It may not be hip, but I’d gladly trade Gillian Welch’s (not to mention Ryan Adams’) entire recorded output for one good Dixie Chicks single. With their bluegrass roots (and bluegrass chops), the Chicks may be the rare mainstream country act poised to get respect from the legions who have bought into the O Brother fetishization of “old-timey” music, but they’re better than that. Rather than pine for a world that no longer exists, the Dixie Chicks make music that speaks — with wit, heart, and smarts — to a contemporary reality. Theirs is music made by and for the Suburban Cowgirls who make up the largest segment of the country music audience, and there’s nothing wrong with that.

Bluegrass-bred sisters Emily Robison and Martie Maguire may provide the acoustic grounding that allows the band to come off as more than just the rootsy pop band that they mostly are, but it’s lead singer Natalie Maines who closes the deal. Maines may be a pedestrian vocalist by the high standards of country music, but she’s also a positively era-defining bundle of energy and attitude, her unabashed, guilt- and defiance-free expressions of feminism and sexuality, her tomboy playfulness and everygirl enthusiasm striking just the right tone for a country music audience mostly a generation or two removed from rural roots.

Home is the Chicks’ third album and marks the third straight time the lead single has come on like a nonchalant cultural manifesto. “Long Time Gone” expresses the demographic shift that the band rides atop even more directly than either “Wide Open Spaces” or (still my fave Chicks single) “Ready To Run,” melding bluegrass inflections with let-‘er-rip, rock-schooled propulsion. The lyric, penned by a guy named Darrell Scott, may familiarly yearn for a more “authentic” country music past, but the gals’ performance springs eternally forward. When they leap into the final line of the chorus — “and it ain’t coming back again” –it’s neither lament nor exultation. Just a fact to be dealt with and moved past.

After opening with this, Home dips into a cover of “Landslide,” a move that may sound unduly crass for honky-tonk diehards, but I say if you’re gonna make modern country’s connection to El Lay soft rock explicit, better Fleetwood Mac than the dread Eagles.

But the limitations hinted at in the “Landslide” lyrics are instructive. Home backs away from the ace pop move of their 1999 album Fly, instead embracing two predictable and decidedly less exciting musical directions: getting serious with some slow songs and focusing more on their bluegrass roots.

This means a bluegrass instrumental (“Lil’ Jack Spade”), a downbeat, orchestral closer (“Top Of the World”), and a song about the Vietnam War, of all things (“Travelin’ Soldier,” as effectively tearjerking and devoid of political perspective as you’d expect from Nashville). And though they make the formula work most of the time (“More Love,” the quietly moving “A Home,” and the would-be bluegrass standard “Tortured, Tangled Hearts” are standouts), the record just doesn’t have the spark that made Fly live up to its title.

The light moments here fall short.
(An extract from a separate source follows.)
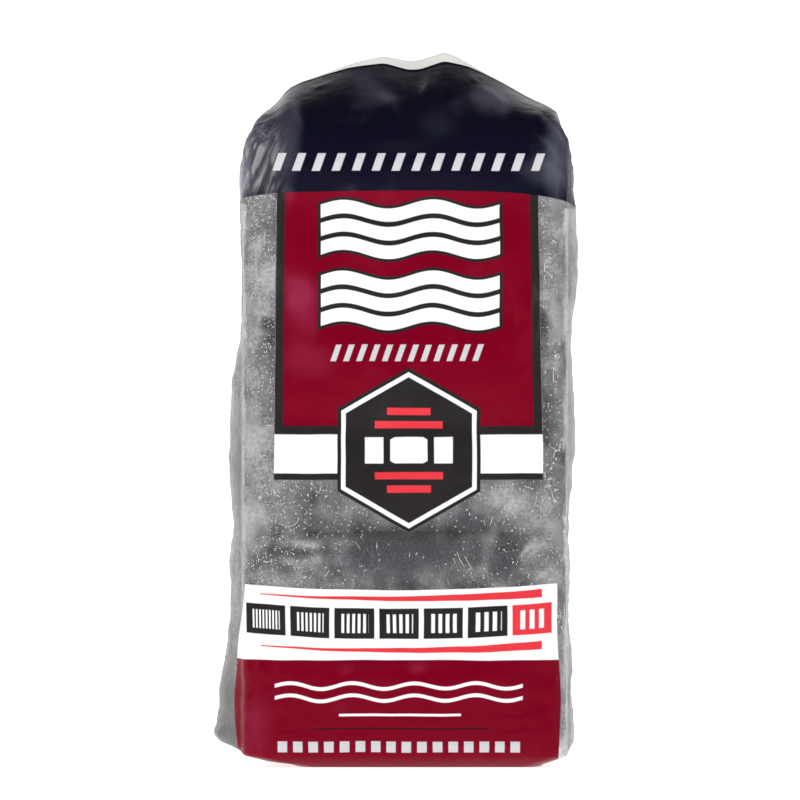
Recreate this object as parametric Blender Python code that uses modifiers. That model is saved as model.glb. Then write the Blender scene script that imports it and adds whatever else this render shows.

The too-easy one-note joke “White Trash Wedding” has none of the daring of Fly‘s “Goodbye Earl” or “Sin Wagon,” though, as a bluegrass showcase, they have plenty of fun with it. By contrast, the O Brother divas (even good sport Alison Krauss) would probably be mortified to bite into something so silly and undignified.

In the end, the titles tell the story: Wide Open Spaces yearned for more than three cute blondes in a country-pop band are expected to want. The simple, expansive Fly tossed self-consciousness out the window and pursued complicated fun at all costs. The comfortable Home is a bit of a retrenchment. Here’s hoping the Dixie Chicks are merely preparing for another takeoff the next time out. — Chris Herrington

Grade: B+

Le Funk

VHS or Beta

(On!)

Credibility has always been a problem for the dance music left in disco’s wake. You know: It’s soulless; it’s just a bunch of machines; it takes no talent to make. So it’s somewhat ironic to find bands of live instrumentalists making or approximating house music. But while live instruments can give the illusion of spontaneity, they can also run the risk of being merely gimmicky.

But VHS or Beta does more than just replicate machine-tooled precision. They may combine vintage disco with contemporary house, but they also add a loose, improvisatory feel that’s pitched somewhere between post-rave and post-Dead camps. Granted, that could just be the resemblance between Zeke Buck’s guitar tone and Jerry Garcia’s, but the group’s grassroots live following has something to do with it as well, as does the fact that there’s something genuinely shambolic about Le Funk, the Louisville quartet’s debut album. The beat is frequently loose enough to threaten to come apart entirely, and the best moments are filled with an interactive friction that recalls the Dead at their most responsive — only even the aimless stretches have a beat pumping away in the background to keep them from drifting off altogether.

Though Le Funk closes out with a pair of tracks performed in concert, VHS or Beta gets just as much of the gristle of live performance on the studio cuts as well. “Disco Paradise” layers robotic voices over analog synth lines like a Daft Punk song, but the fallible rhythms make it human-scale rather than overwhelming. “Solid Gold” opens with the sound of waves lapping ashore before breaking into a cool piano groove buttressed by congas and an echoed siren guitar, just like a real Ibiza anthem. And Buck turns “On & On” into a nasty wah-wah shred-fest. Pity the club kids who find it insufficiently credible. — Michaelangelo Matos

Grade: B+

VHS or Beta will play Young Avenue Deli Tuesday, September 17th.

Mali Music

Mali Music

(Astralwerks)

Most people take their cameras on vacation, but Blur frontman and erstwhile Gorillaz vocalist Damon Albarn takes along his Samick melodica and his tape recorder. During a recent trek through the African country of Mali, he sat in with and recorded native musicians playing in nightclubs and on street corners. When he returned to England, he transformed the fragments into song collages and sent them back to the Malian musicians, who recorded their own parts over Albarn’s tracks. The resulting album is simply called Mali Music.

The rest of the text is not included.